Sharon Miller, executive director of the Renaissance Entrepreneurship Center, a local nonprofit organization that assists fledgling businesses, said San Francisco is among the nation’s most expensive cities for start-ups, especially food, in part because of fees and permits and a labyrinthine system not clearly explained to beginners.

“There’s less openness on how people can get started,” Miller said. “It’s really hard for small businesses.”

Rajiv Bhatia, director of environmental health at the city’s health department, which inspects and regulates eating establishments, said that the rules are not too strict. “We’re very supportive of creative business enterprises,” Bhatia said.

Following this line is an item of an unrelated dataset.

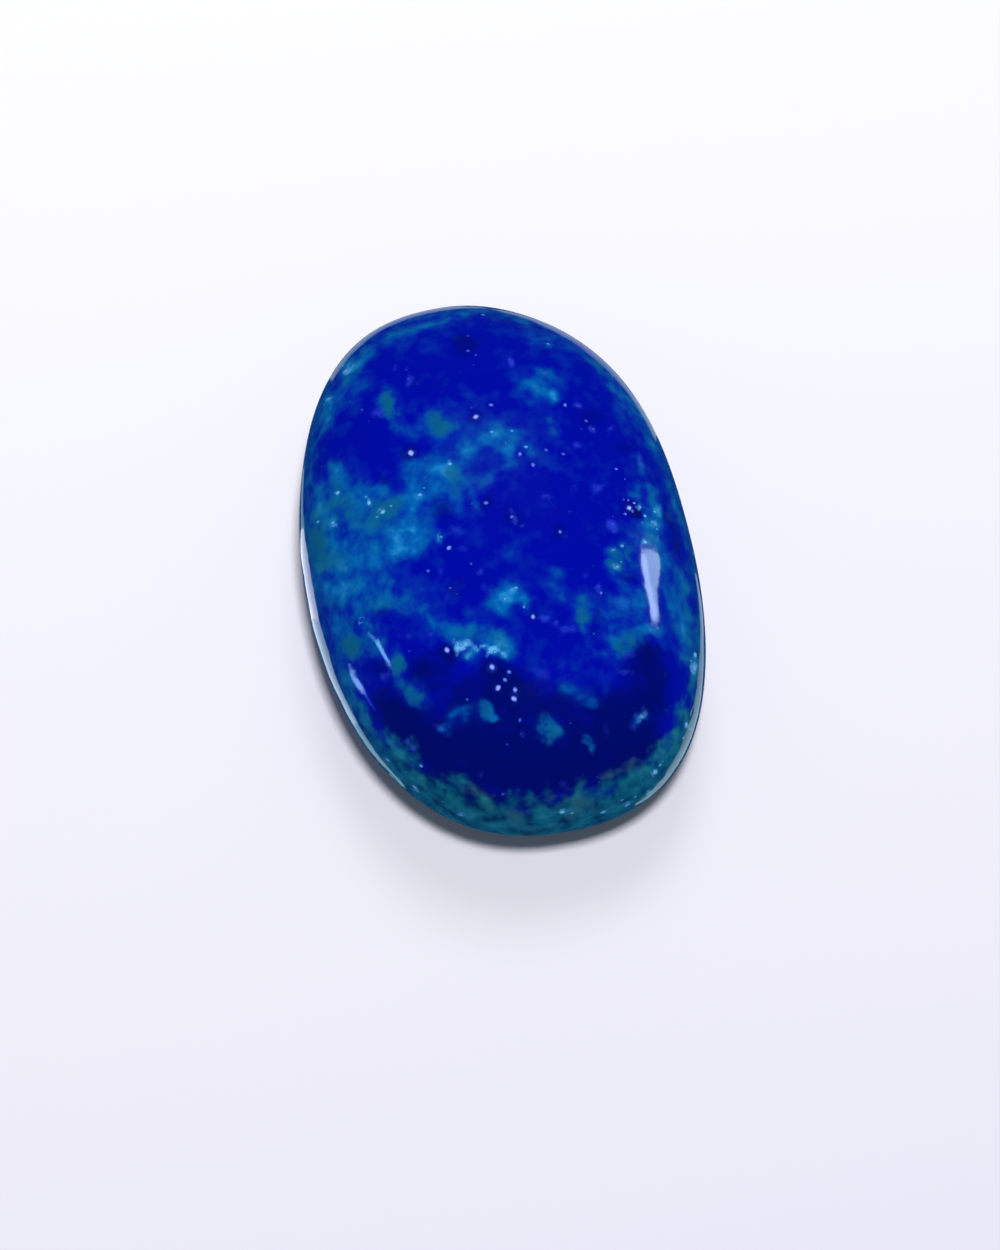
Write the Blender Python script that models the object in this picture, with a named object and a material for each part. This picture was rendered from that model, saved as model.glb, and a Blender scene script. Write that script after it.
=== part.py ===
"""A polished lapis lazuli pebble, modelled at real size in metres with +Z up.

The stone is one piece of rough that was tumbled and polished: an oval seen from above, with a low
dome, steep rounded sides and a shallower belly. It lies on a small flat spot worn under the belly.
The long axis runs along Y, and the origin is the middle of its footprint, on the surface it lies on.
"""

import math

import bmesh
import bpy
from mathutils import Vector, noise

MM = 0.001

# Outline, seen from above
HALF_WIDTH = 9.5 * MM
HALF_LENGTH = 13.8 * MM
OUTLINE_POWER = 2.26  # 2 is an ellipse, more is squarer
TAPER = 0.031  # how much narrower the far end is, as a share of the width
BOW = -0.5 * MM  # both ends drift to one side
LEAN = -0.84 * MM  # the far end drifts one way, the near end the other
THREE_CORNERS = 0.016  # a faint three-cornered roundness, as a share of the radius
THREE_CORNERS_TURN = math.radians(57)

# Profile, seen from the side. Heights are measured from the girdle, the widest line round the stone
DOME_RISE = 6.2 * MM
DOME_POWER = 2.45
BELLY_DROP = 4.05 * MM
BELLY_POWER = 2.45
FLAT_SPOT_DROP = 3.97 * MM  # the belly is worn flat this far under the girdle

# Faces that the tumbling wore a little flat: name, direction in degrees, lift in degrees, depth
WORN_FACES = (
    ("crown", 250, 84, 0.10 * MM),
    ("left shoulder", 196, 38, 0.12 * MM),
    ("right shoulder", 350, 34, 0.12 * MM),
    ("far shoulder", 60, 42, 0.14 * MM),
    ("near shoulder", 285, 40, 0.10 * MM),
)
WORN_EDGE = 0.22 * MM  # how softly a worn face runs out

# Slow swells left in the skin
SWELL_HEIGHT = 0.16 * MM
SWELL_LENGTH = 8.5 * MM

SPHERE_SUBDIVISIONS = 5  # 5,120 triangles

LAPIS_BLUE = (0.004, 0.010, 0.330, 1.0)
POLISH_ROUGHNESS = 0.12


def outline_radius(turn):
    """Distance from the middle to the girdle, in the direction turn."""
    across = abs(math.cos(turn)) / HALF_WIDTH
    along = abs(math.sin(turn)) / HALF_LENGTH
    oval = (across**OUTLINE_POWER + along**OUTLINE_POWER) ** (-1 / OUTLINE_POWER)
    return oval * (1 + THREE_CORNERS * math.cos(3 * (turn - THREE_CORNERS_TURN)))


def pebble_point(direction):
    """The point of the smooth pebble that a unit direction from the middle of its girdle leads to."""
    rise = DOME_RISE if direction.z > 0 else BELLY_DROP
    power = DOME_POWER if direction.z > 0 else BELLY_POWER
    point = Vector((direction.x * HALF_WIDTH, direction.y * HALF_LENGTH, direction.z * rise))
    out = math.hypot(point.x, point.y) / outline_radius(math.atan2(point.y, point.x))
    up = abs(point.z) / rise
    point *= (out**power + up**power) ** (-1 / power)
    along = point.y / HALF_LENGTH
    point.x = point.x * (1 - TAPER * along) + BOW * along**2 + LEAN * along**3
    return point


def wear_face(points, turn_deg, lift_deg, depth):
    """Presses the points softly back behind a plane that lies depth inside the stone's reach."""
    turn = math.radians(turn_deg)
    lift = math.radians(lift_deg)
    outward = Vector((math.cos(turn) * math.cos(lift), math.sin(turn) * math.cos(lift), math.sin(lift)))
    plane = max(point.dot(outward) for point in points) - depth
    for point in points:
        proud = point.dot(outward) - plane
        point -= outward * (proud + math.hypot(proud, WORN_EDGE)) / 2


def swell(point):
    """Lifts or sinks a point by the slow unevenness of a stone that was ground without a mould."""
    unevenness = noise.noise(point / SWELL_LENGTH)
    point += point.normalized() * SWELL_HEIGHT * unevenness


def build_stone():
    """The pebble as one closed body, with its worn flat spot on the plane z = 0."""
    bm = bmesh.new()
    bmesh.ops.create_icosphere(bm, subdivisions=SPHERE_SUBDIVISIONS, radius=1.0)
    points = [pebble_point(vert.co.normalized()) for vert in bm.verts]
    for _, turn_deg, lift_deg, depth in WORN_FACES:
        wear_face(points, turn_deg, lift_deg, depth)
    for vert, point in zip(bm.verts, points):
        swell(point)
        vert.co = point

    cut = bmesh.ops.bisect_plane(
        bm,
        geom=bm.verts[:] + bm.edges[:] + bm.faces[:],
        plane_co=(0, 0, -FLAT_SPOT_DROP),
        plane_no=(0, 0, -1),
        clear_outer=True,
    )
    rim = [part for part in cut["geom_cut"] if isinstance(part, bmesh.types.BMEdge)]
    bmesh.ops.edgeloop_fill(bm, edges=rim)

    middle_x = (min(v.co.x for v in bm.verts) + max(v.co.x for v in bm.verts)) / 2
    middle_y = (min(v.co.y for v in bm.verts) + max(v.co.y for v in bm.verts)) / 2
    bmesh.ops.translate(bm, verts=bm.verts, vec=(-middle_x, -middle_y, FLAT_SPOT_DROP))
    bmesh.ops.recalc_face_normals(bm, faces=bm.faces)

    mesh = bpy.data.meshes.new("stone")
    bm.to_mesh(mesh)
    bm.free()
    mesh.shade_smooth()
    return mesh


def polished_lapis():
    """Deep blue stone with a glassy polish."""
    material = bpy.data.materials.new("polished_lapis")
    material.use_nodes = True
    skin = material.node_tree.nodes["Principled BSDF"]
    skin.inputs["Base Color"].default_value = LAPIS_BLUE
    skin.inputs["Roughness"].default_value = POLISH_ROUGHNESS
    skin.inputs["Metallic"].default_value = 0.0
    return material


for old in list(bpy.data.objects):
    bpy.data.objects.remove(old)

pebble = bpy.data.collections.new("lapis_lazuli")
bpy.context.scene.collection.children.link(pebble)

stone = bpy.data.objects.new("stone", build_stone())
stone.data.materials.append(polished_lapis())
pebble.objects.link(stone)
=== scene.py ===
import math

import bmesh
import bpy
import numpy as np
from mathutils import Matrix, Vector, noise
from mathutils.bvhtree import BVHTree


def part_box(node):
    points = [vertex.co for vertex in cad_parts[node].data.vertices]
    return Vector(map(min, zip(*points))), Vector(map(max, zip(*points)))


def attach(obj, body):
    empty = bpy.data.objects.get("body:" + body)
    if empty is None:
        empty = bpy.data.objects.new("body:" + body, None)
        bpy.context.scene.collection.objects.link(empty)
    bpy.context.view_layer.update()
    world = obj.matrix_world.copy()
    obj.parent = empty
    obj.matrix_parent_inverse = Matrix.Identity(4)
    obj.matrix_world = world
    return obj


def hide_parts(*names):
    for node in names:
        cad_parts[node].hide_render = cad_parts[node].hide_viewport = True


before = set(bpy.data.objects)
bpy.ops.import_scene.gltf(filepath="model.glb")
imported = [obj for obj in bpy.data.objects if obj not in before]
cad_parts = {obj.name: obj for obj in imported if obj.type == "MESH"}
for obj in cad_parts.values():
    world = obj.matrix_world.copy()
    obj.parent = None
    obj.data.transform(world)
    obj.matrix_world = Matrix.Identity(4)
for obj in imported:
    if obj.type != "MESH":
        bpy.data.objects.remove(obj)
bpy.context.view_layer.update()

# The view. The pebble lies on a pale table and is seen from above its near end through a long
# lens. Places read from the photograph are pixels of its 1000 by 1250 frame, and each is cast
# through this camera onto the stone.
MM = 0.001
PHOTO_WIDTH = 1000
PHOTO_HEIGHT = 1250
PIXELS_PER_MM = 20.53  # at the girdle, which fixes the lens
GIRDLE_HEIGHT = 3.97 * MM
GIRDLE_MIDDLE_PIXEL = (498.8, 568.7)
VIEW_TURN = math.radians(-11.3)
VIEW_LIFT = math.radians(68)
VIEW_DISTANCE = 260 * MM

towards_camera = Vector((
    math.sin(VIEW_TURN) * math.cos(VIEW_LIFT),
    -math.cos(VIEW_TURN) * math.cos(VIEW_LIFT),
    math.sin(VIEW_LIFT),
))
view_right = Vector((math.cos(VIEW_TURN), math.sin(VIEW_TURN), 0))
view_up = towards_camera.cross(view_right)
right_of_middle = (PHOTO_WIDTH / 2 - GIRDLE_MIDDLE_PIXEL[0]) / PIXELS_PER_MM * MM
below_middle = (PHOTO_HEIGHT / 2 - GIRDLE_MIDDLE_PIXEL[1]) / PIXELS_PER_MM * MM
aim = Vector((0, 0, GIRDLE_HEIGHT)) + view_right * right_of_middle - view_up * below_middle
eye = aim + towards_camera * VIEW_DISTANCE
focal_pixels = PIXELS_PER_MM * VIEW_DISTANCE / MM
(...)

But he seemed dismayed that the city closed a preschool bake sale. “The laws are designed for people trying to make a living doing this,” he said.

Underground Market
Scott James/The Bay Citizen
Street Sweets, a pop-up market devoted to desserts, in an alley off Germania Street in the Lower Haight district of San Francisco on Sunday

Food sellers who pursue substantial revenue, he said, should be able to rent commercial kitchen space (for as little as $20 per hour) and follow health codes that protect the public from food-borne illnesses.

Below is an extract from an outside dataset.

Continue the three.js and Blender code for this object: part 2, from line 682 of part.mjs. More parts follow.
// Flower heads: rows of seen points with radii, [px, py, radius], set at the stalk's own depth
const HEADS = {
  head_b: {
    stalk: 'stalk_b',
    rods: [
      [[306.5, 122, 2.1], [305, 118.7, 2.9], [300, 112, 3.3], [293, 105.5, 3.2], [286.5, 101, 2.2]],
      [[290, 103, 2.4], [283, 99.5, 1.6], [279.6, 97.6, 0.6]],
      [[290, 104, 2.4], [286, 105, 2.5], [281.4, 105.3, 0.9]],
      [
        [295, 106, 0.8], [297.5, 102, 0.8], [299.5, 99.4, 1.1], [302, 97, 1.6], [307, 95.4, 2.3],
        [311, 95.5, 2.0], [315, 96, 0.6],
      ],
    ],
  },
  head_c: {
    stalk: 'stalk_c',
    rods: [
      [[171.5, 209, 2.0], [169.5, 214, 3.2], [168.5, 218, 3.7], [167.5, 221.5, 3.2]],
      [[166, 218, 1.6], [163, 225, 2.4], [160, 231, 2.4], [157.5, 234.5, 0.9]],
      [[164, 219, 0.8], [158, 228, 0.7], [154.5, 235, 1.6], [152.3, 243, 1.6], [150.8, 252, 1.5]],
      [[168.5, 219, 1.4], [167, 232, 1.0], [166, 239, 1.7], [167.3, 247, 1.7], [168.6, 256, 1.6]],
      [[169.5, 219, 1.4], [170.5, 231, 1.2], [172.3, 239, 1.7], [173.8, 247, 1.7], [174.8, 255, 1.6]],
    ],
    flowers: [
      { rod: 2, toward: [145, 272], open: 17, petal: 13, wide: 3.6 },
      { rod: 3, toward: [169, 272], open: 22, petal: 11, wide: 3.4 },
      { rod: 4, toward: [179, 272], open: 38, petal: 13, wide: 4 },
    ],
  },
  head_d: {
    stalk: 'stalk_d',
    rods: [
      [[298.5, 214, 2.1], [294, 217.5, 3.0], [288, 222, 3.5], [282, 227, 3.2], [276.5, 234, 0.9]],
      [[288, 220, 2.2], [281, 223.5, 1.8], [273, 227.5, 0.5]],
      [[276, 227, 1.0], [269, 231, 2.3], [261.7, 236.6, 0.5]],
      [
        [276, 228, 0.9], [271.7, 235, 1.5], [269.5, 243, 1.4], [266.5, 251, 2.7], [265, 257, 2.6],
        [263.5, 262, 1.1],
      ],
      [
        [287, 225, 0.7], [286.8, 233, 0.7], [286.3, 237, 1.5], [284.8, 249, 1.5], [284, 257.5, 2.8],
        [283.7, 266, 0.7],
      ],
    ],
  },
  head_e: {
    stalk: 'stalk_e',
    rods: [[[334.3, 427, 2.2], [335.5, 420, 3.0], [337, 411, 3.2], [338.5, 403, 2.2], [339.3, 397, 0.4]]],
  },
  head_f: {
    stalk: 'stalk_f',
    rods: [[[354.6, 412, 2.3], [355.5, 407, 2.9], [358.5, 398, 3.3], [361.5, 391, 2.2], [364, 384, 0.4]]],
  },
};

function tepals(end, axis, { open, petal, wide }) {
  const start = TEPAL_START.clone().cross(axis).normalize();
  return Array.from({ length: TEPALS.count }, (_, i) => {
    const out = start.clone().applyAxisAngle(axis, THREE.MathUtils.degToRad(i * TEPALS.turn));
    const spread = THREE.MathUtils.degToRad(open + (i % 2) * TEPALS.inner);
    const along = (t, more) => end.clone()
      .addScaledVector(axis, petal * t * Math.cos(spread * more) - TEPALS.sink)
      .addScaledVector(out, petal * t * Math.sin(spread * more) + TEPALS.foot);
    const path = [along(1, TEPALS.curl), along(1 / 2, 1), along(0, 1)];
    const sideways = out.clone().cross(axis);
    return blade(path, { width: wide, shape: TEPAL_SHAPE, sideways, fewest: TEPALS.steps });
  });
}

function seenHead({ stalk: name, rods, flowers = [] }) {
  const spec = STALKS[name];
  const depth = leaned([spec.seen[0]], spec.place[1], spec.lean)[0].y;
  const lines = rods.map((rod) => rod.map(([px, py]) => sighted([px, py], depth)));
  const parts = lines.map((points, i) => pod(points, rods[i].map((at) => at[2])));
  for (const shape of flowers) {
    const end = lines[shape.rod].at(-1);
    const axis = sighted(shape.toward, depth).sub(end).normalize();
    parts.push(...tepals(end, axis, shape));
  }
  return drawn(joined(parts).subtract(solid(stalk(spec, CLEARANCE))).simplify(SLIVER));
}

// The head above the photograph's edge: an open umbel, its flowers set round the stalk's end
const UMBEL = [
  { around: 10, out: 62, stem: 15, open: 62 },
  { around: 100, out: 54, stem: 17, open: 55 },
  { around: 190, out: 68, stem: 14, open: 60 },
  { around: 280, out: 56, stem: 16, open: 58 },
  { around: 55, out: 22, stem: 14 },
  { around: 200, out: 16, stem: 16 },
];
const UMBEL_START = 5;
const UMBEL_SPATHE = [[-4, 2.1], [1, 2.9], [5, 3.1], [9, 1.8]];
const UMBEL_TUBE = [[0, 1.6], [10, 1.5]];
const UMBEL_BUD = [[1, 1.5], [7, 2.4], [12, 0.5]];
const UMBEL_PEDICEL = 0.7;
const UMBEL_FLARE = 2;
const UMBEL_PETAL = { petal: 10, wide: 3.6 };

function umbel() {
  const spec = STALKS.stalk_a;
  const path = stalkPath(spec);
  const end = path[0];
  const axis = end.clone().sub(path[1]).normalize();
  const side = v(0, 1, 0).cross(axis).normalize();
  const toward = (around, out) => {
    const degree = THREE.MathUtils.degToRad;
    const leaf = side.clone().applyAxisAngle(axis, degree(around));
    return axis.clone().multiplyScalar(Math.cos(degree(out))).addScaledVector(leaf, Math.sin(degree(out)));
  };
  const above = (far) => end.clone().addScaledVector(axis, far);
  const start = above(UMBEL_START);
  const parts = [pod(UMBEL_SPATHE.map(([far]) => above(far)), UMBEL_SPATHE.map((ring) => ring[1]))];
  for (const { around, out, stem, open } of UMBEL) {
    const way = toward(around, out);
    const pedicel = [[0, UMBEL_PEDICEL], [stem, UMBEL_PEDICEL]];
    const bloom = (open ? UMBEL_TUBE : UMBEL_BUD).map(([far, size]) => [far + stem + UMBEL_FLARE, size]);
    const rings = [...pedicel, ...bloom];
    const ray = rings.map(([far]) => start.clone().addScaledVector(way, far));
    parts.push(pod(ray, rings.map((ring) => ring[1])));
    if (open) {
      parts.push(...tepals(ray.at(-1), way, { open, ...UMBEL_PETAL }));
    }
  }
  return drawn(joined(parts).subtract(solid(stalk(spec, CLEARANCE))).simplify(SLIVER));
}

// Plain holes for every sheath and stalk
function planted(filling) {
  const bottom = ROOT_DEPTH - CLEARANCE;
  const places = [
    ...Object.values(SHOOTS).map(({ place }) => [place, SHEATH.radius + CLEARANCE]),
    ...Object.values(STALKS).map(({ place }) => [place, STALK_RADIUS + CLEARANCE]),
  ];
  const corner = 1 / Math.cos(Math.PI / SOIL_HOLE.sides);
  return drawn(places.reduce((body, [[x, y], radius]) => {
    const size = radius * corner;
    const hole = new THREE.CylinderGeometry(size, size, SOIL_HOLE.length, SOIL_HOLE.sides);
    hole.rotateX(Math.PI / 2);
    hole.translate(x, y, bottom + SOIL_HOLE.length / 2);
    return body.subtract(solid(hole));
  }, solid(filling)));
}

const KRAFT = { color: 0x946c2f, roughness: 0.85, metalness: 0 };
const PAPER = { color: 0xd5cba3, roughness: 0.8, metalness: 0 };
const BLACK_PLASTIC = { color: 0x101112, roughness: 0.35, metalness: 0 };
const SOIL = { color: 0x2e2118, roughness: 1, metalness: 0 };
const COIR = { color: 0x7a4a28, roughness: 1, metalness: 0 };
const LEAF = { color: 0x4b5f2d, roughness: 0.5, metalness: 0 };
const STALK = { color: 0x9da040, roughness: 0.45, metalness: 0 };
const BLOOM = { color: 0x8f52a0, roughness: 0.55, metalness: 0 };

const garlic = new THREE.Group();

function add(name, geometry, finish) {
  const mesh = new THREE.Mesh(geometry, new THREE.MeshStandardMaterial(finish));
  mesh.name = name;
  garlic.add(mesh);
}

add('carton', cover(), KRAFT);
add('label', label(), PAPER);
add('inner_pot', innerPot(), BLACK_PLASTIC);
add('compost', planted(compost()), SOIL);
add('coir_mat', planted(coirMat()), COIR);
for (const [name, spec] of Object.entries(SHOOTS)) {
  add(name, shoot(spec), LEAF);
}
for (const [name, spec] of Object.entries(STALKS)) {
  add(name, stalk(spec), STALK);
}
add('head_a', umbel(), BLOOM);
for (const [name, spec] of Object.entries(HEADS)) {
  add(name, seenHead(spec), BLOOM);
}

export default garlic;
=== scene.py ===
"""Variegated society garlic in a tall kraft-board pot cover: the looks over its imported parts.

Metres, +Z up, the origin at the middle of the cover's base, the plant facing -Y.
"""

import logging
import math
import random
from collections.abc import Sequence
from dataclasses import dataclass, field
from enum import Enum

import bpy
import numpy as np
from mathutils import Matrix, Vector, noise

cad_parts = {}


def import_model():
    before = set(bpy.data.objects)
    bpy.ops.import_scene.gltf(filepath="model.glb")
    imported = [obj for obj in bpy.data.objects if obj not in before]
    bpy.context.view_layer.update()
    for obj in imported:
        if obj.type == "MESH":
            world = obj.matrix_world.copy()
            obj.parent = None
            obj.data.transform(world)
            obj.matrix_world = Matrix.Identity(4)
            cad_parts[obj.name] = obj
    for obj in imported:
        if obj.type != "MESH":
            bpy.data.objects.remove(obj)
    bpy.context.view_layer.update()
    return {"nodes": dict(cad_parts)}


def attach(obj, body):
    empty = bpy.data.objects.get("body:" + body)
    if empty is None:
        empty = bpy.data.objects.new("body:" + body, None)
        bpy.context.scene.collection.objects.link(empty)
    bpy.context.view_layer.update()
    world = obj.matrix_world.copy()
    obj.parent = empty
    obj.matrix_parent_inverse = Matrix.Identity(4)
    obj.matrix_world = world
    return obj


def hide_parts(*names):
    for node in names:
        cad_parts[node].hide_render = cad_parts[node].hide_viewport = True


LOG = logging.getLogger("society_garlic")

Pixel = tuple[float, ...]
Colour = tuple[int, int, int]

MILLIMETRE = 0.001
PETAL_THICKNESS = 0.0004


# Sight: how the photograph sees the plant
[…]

As proof of the effectiveness of the city’s rules, Bhatia said that from 2006 to 2008 there were only four outbreaks of illnesses traced back to food handlers — just about one per year in a city with 4,500 licensed eating establishments, the highest number per capita in the nation.

Iso Rabins, founder of the Underground Market, said he required vendors to follow safe food handling procedures, and during the 18 months the market operated, more than 50,000 patrons were served and there were no reported illnesses.

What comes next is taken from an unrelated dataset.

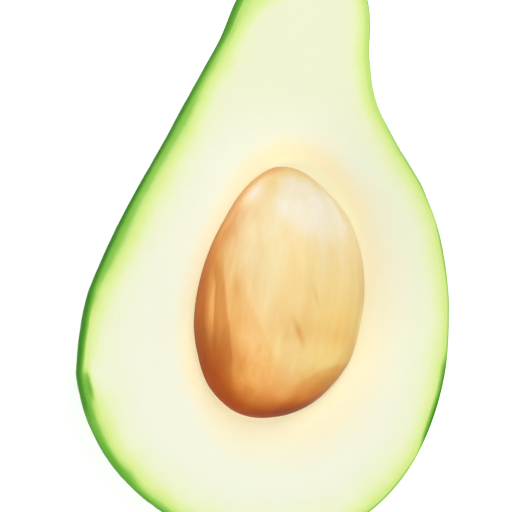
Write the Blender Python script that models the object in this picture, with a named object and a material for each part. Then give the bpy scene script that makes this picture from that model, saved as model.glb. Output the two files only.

“They shut down the Underground Market because this was the most visible example,” Rabins said. But aspiring chefs’ ambitions and the public’s appetite has led to “a lot of interesting pop-ups going on right now,” he said.

Bhatia was unsure about the legality of these new smaller markets — they could be considered private events — but said that regulating them would be “infeasible” because they are secretive and spontaneous.

Perhaps trying won’t be necessary — these spinoffs could soon be returning to their mother ship. Both Bhatia and Rabins hinted that the Underground Market might reopen, maybe within weeks, this time complying with regulations.

“We want to make it work,” Bhatia said.

This article also appears in the Bay Area edition of The New York Times.

Scott James
Scott is a columnist for The Bay Citizen and The New York Times. He has been telling the stories of San Francisco and the Bay Area for nearly 15 years. He founded the underground ezine ... View Profile
Matthew Hanna
Matthew Hanna
wrote on 10/14/2011 at 11:59 a.m. PDT

But... California is all about business opportunity! It can't be that hard to get licenses and permits to start a business here. Are the Republican / Conservatives this powerful in the bay city? Is there a fear that these small cooking business might turn "evil"?

Windy
Windy
wrote on 10/14/2011 at 1:47 p.m. PDT

This is a ridiculous article that somehow never considers the health risks of unregulated food services, or the effect that random people selling banana bread on the street have on restaurants that do follow the rules.

Iso Rabin seems to be awfully good at publicity in the NY Times and getting thousands of people to attend his "underground" events. Too bad he doesn't seem to believe in licensing, or that the rules apply to his merry band of culinary ravers.

See Off the Grid for a local organization that absolutely gets it: supporting local entrepreneurs but also following the law (paying business and sales taxes, complying with Health Department requirements). Or for a non-profit alternative, the good folks running New Taste Marketplace at St Gregory's, and donating profits to feeding the hungry.
http://newtastemarketplace.org/

M L
M L
wrote on 10/14/2011 at 9:04 p.m. PDT

There is nothing ridiculous at all about this article.

It has its finger on the pulse and I admire it for that.

The foodie (so-called) aspect as to how San Francisco is evolving is of equal importance in my mind to our current political scene, which is all about the 1st ever truly muscular public emergence of Asian descended candidates for major public office.

What happens here can resonate elsewhere and so when it resonates with us locals, its important.

In the case of the hipster-cuisine convergence there are many facets, mostly converging around arrivistas with the desire to be the next "top chef" and fluid morals around food safety -- and basic respect for their neighbors -- to match their ambitions.

Its burning man meets Chez Pannisse, and its fascinating as hell to watch unfold. Especially if you live in the Mission like we do.

As for the rising of the voice of generation 3 of San Francisco's stellar and complex and very important Asian population with respect to our local politics... all I can say is this:

If given the choice between Ches Pannisse and R&G Lounge, I would pick R&G hands down.

Patrick Mitchell
Patrick Mitchell
wrote on 10/17/2011 at 4:10 p.m. PDT

I'll tell you what's ridiculous - comparing unlicensed, pop-up food fests with City politics as it relates to Asians.

As a former restaurant manager of 22 years, I have to agree with Windy: one of the most important reasons that food vendors are licensed is so that food safety can be monitored. Having a promoter's promise of food safety is just not enough.

George  Smith
George Smith
wrote on 10/31/2011 at 10:14 a.m. PDT

When someone gets food poisoning, then it will be too late!